After a confusion-filled Day 1 of the Portland Police Bureau's precinct consolidation on Tuesday, here's hoping Day 2 goes more smoothly.
Cops at Central Precinct, East Precinct and North Precinct (formerly Northeast) describe a sometimes-disorderly move that initially left some officers with no patrol cars, nowhere to put their rifles and nowhere to park their own vehicles.
"The first day was a little bit chaotic," says Sgt. Scott Westerman, head of the police union. "The reality is that any time you do something this large, there's going to be some events."
In a budget-cutting move, the Police Bureau is consolidating what were formerly five precincts into three. The old Southeast Precinct will now house the Traffic Division, and the old North Precinct is now home to the Training Division.
Several officers told WW
that troubles on Tuesday were most acute at Central Precinct. Cops there have long complained about a lack of parking for their own vehicles.
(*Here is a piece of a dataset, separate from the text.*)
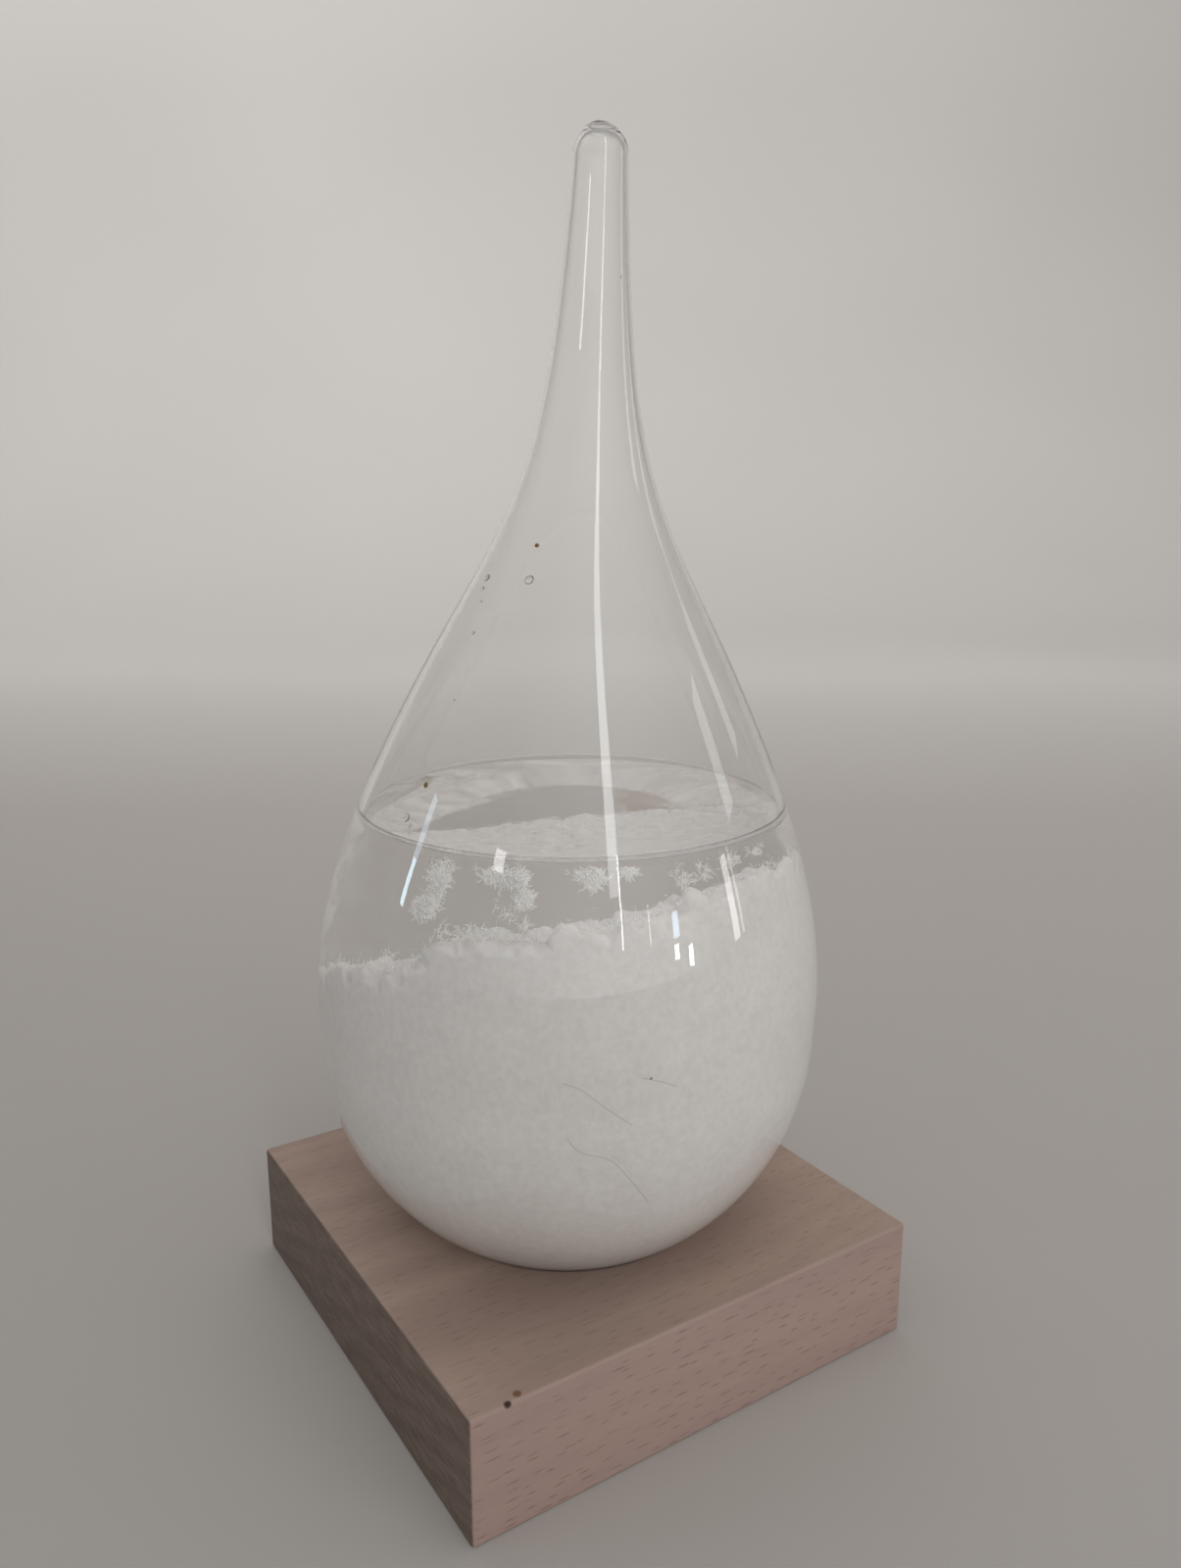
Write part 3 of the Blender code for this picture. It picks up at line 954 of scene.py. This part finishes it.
def against_glass(place, outwards, gap):
    """The place moved out or in along a level line until it is this far inside the glass."""
    place = place.copy()
    place.z = min(place.z, LEVEL - 0.35 * MM)
    for _ in range(4):
        local = UPRIGHT @ place
        reach = bed_radius(local.z) + BED_INSET - gap
        place += outwards * (reach - sqrt(local.x**2 + local.y**2))
    return place


# ------------ small things on and in the glass
# Drops: bearing in degrees, height and radius in mm, flatness. Specks: the same without flatness
DROPS = (
    (208, 154.4, 0.95, 0.45),
    (177, 153.9, 0.70, 0.5),
    (178, 152.0, 0.40, 0.5),
    (182, 149.8, 0.32, 0.5),
    (187, 144.4, 0.42, 0.5),
    (190, 112.6, 0.80, 0.35),
    (192, 111.6, 0.45, 0.4),
    (291, 207.6, 0.45, 0.5),
    (192, 133.0, 0.25, 0.5),
    (230, 121.5, 0.22, 0.5),
    (262, 117.5, 0.22, 0.5),
)
SPECKS = ((208, 160.6, 0.42), (194.6, 119.2, 0.5), (253.7, 75.0, 0.22))
SPECK_GRAIN = 0.12 * MM
SPECK_FINENESS = 2500
SPECK_SHIFTS = (Vector((0, 0, 0)), Vector((31, 17, 5)), Vector((7, 41, 23)))


def on_glass(bearing, height, depth=0.0):
    """A point on the outer glass at a height in the glass's own frame, moved in by depth."""
    radius = outer_radius(height) - depth
    return LEANING @ polar(radius, bearing, height)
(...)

Those troubles were compounded Tuesday when officers from Southeast Precinct arrived.
With every reserved space assigned and metered spots in the surrounding downtown streets clogged with cops' private vehicles, some officers wondered where citizens would park when they came to report a crime or do business at Central. And all-precinct staff meetings will make matters even worse for parking.
On top of that, patrol cars were still being shuttled from the old Southeast Precinct at the start of the day, leaving a lack of cars for officers reporting to work. Once the extra cars arrived, there was nowhere to park them because the garage was full.
A shortage of cubicles and lockers completed the circus atmosphere.
Meanwhile at the new North Precinct, a lack of lockers meant some officers with rifles were told to take their weapons home. At East Precinct, locker space was tight. And officers were told to park at Floyd Light Middle School in a temporary arrangement. Some officers have taken to using the parking lot of the neighborhood center across the street.
Despite the first-day hiccups, Westerman says he's reserving his judgment on how smoothly management executes the move.
"My personal opinion is, I think the impacts were underestimated," he says. "But we'll see."